In fact, I can’t think of one person from my generation who has not spent at least half of his or her adult life gainfully underemployed — typically by boomers with a third, or less, of our education and credentials. For clarification, I am, according to most demographic standards, a near-boomer. I prefer the term “post-boomer,” thank you, if the B-word must be used.

I was born in 1965, the year traditionally cited as the end of the post-WWII baby boom. But I have always considered this calendar system woefully imprecise. Boomers are a cultural phenomenon — as they like to tell us every single day — and not a demographic one.

A boomer is someone whose first “English Invasion” pop music crush was the Beatles. Mine was the Sex Pistols (and that’s one hell of a telling gulf). A boomer fondly remembers his or her first colour television. A post-boomer remembers the day the cable was hooked up. Boomers were taken to Expo ’67 to get their first taste of culture on a grand scale.

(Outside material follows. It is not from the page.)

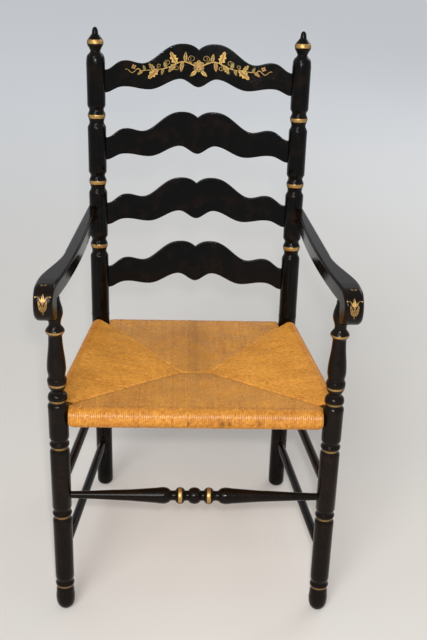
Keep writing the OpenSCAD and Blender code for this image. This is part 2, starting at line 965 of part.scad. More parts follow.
module arm_pegs() {
    color(black)
        for (side = [-1, 1])
            on_side(side)
                leaned()
                    arm_peg(0);
}

rear_post_left();
rear_post_right();
front_post_left();
front_post_right();
arm_left();
arm_right();
slat_top();
slat_upper();
slat_lower();
slat_bottom();
seat_rail_front();
seat_rail_back();
seat_rail_left();
seat_rail_right();
front_stretcher();
side_stretcher_upper_left();
side_stretcher_upper_right();
side_stretcher_lower_left();
side_stretcher_lower_right();
rear_stretcher();
rush_seat();
stuffing_front();
stuffing_back();
stuffing_left();
stuffing_right();
top_slat_pegs();
arm_pegs();
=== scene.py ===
import math
import random

import bpy
import numpy as np
from mathutils import Matrix, Vector, noise


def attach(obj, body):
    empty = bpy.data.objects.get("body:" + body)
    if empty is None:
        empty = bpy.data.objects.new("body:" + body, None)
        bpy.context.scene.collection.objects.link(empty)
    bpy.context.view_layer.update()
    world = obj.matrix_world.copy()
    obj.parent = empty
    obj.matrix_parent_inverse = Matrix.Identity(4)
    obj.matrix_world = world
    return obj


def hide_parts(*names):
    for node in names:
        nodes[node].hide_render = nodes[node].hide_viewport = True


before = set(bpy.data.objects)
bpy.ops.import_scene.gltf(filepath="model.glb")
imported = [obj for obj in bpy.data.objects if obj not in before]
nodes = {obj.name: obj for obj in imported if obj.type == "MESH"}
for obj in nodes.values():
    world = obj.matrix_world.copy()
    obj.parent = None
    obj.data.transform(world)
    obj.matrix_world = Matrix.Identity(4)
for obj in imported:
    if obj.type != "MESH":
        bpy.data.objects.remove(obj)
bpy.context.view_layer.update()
print("frame loaded:", len(nodes), "solids")

# The chair's own layout, in mm and degrees, the same as in the solids
chair = {
    "lean": 2.0,
    "rake": 6.0,            # of the rear posts over their bend
    "bend": 455.0,
    "depth": 449.0,
    "centre": 272.704,
    "frontHalf": 257.0,
    "rearHalf": 204.0,
    "frontSplay": 0.4,
    "rearSplay": 0.7,
    "rearRadius": 19.7,
}


def sind(a):
    return math.sin(math.radians(a))


def cosd(a):
    return math.cos(math.radians(a))


def tand(a):
    return math.tan(math.radians(a))


def smoothStep(t):
    return t * t * (3 - 2 * t)


def frontX(h):
    return chair["frontHalf"] + h * tand(chair["frontSplay"])


def rearX(h):
    return chair["rearHalf"] + h * tand(chair["rearSplay"])


def rakedX(s):
    return rearX(chair["bend"]) + s * cosd(chair["rake"]) * sind(chair["rearSplay"])


def leaned(points):
    # square frame in mm to the leaned chair in metres
    p = np.asarray(points, float)
    y = p[..., 1] * cosd(chair["lean"]) + p[..., 2] * sind(chair["lean"]) - chair["centre"]
    z = p[..., 2] * cosd(chair["lean"]) - p[..., 1] * sind(chair["lean"])
    return np.stack([p[..., 0], y, z], -1) / 1000


def raked(x, out, s):
    # place in the raked back: out is to the back, s runs up the posts from their bend
    y = chair["depth"] + out * cosd(chair["rake"]) + s * sind(chair["rake"])
    z = chair["bend"] + s * cosd(chair["rake"]) - out * sind(chair["rake"])
    return leaned(np.stack(np.broadcast_arrays(x, y, z), -1))


# The camera comes first, at the photo's viewing angle
shot = {
    "place": (-0.040, -2.141655, 1.568),
    "yaw": 2.05,
    "pitch": 26.06,
    "roll": 1.69,
    "focalPixels": 1154.6,
    "frameHeight": 640,
    "sensor": 36,
}


def makeCamera():
    yaw, pitch, roll = shot["yaw"], shot["pitch"], shot["roll"]
    ahead = Vector((sind(yaw) * cosd(pitch), cosd(yaw) * cosd(pitch), -sind(pitch)))
    right = Vector((cosd(yaw), -sind(yaw), 0))
    up = right.cross(ahead)
    rolledRight = cosd(roll) * right + sind(roll) * up
    rolledUp = cosd(roll) * up - sind(roll) * right
    turn = Matrix((rolledRight, rolledUp, -ahead)).transposed()
    lens = bpy.data.cameras.new("photoCamera")
    lens.sensor_width = shot["sensor"]
    lens.sensor_fit = "AUTO"
    lens.lens = shot["focalPixels"] / shot["frameHeight"] * shot["sensor"]
    camera = bpy.data.objects.new("photoCamera", lens)
    camera.matrix_world = Matrix.Translation(shot["place"]) @ turn.to_4x4()
    bpy.context.scene.collection.objects.link(camera)
    bpy.context.scene.camera = camera


makeCamera()
print("camera placed")


# Small helpers that place and join shader nodes
def addNode(tree, kind, sockets=None, **settings):
    node = tree.nodes.new(kind)
    for key, value in settings.items():
        setattr(node, key, value)
    for key, value in (sockets or {}).items():
        node.inputs[key].default_value = value
    node.location = (len(tree.nodes) * 190 - 1800, -(len(tree.nodes) % 5) * 170)
    return node


def newGroup(name, inputs, outputs):
    tree = bpy.data.node_groups.new(name, "ShaderNodeTree")
    for label, kind, default in inputs:
        socket = tree.interface.new_socket(name=label, in_out="INPUT", socket_type=kind)
        socket.default_value = default
    for label, kind in outputs:
        tree.interface.new_socket(name=label, in_out="OUTPUT", socket_type=kind)
    start = addNode(tree, "NodeGroupInput")
    end = addNode(tree, "NodeGroupOutput")
    return tree, start.outputs, end.inputs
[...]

Post-boomers were taken to … well, nothing.

One of the first bitter lessons we postboomers learned about the adult world is that once a boomer has all the cake he or she wants (practically free university tuition, full universal health care, bountiful entry-level jobs with minimal qualifications, CUSO), they don’t put the rest of the cake in the freezer for a future sweet tooth — they take a hammer to it and shove the mush down the garberator.

But now boomers are edging toward their golden years and you can see the fear steaming out of day spas and rumbling across golf courses like a charged purple haze.

Naturally, they’ve turned a timeless reality into a fresh business opportunity. Bookstores are packed with how-to-age books for boomers. The ever-resourceful Moses Znaimer has dubbed his own pre-walker days his “zoomer” years and created a magazine to sell the brand. Radio stations are converting to Age of Aquarius nap-time programming, and televisions are flooded with gardening and travel shows.

Sherry Cooper’s bestselling The New Retirement: How It Will Change Our Future (the hubris of the boomers demands that everything they do be declared “new” — what next, The New Death?) attempts to counter boomer mortality anxiety with recipes for “wellness” management and, most important, investment profit maximization (one suspects the two goals are mutually inclusive).

According to sherrycooper.com, “boomers will redefine retirement with great energy and creativity, working well beyond age 65 and mostly by choice…healthy goal-driven boomers will seek purposeful leisure…” Am I the only person who finds that paragraph terrifying?

Working “well beyond age 65”? Swell. That’s great news for the economy, transnational trade, all levels of government, the civil service, the CBC, academia, the arts (I could go on here, but it’s too depressing). Seasons 30 to 40 of The Vinyl Café ought to be a riot.

And what exactly is this futuristic-sounding “purposeful leisure”? I read that quote to a fellow post-boomer artist, and he stopped cold, gulped, and said, “Oh God, now they’re all going to be artists … watercolours are back.”

While I don’t condone violence, I can condone a reasonable, humane culling of the aging herd. They don’t have to actually die, just virtually pass away. And here’s how: if you are a boomer, stop. Just stop. Stop working, stop acquiring, stop micro-managing your (and my) universe, stop sucking the life out of popular culture, stop going outdoors in those ghastly Crocs and Tilley Endurable hats, and, please, stop talking about how you’re eventually going to stop and, instead, stop. Now.

You’ve had a good run, flower children, longer than anybody else’s, but the bloom’s off, it’s last call at Alice’s Café, time to relocate. I hear P.E.I. is nice, and it has a convenient bridge. The kind that locks at night.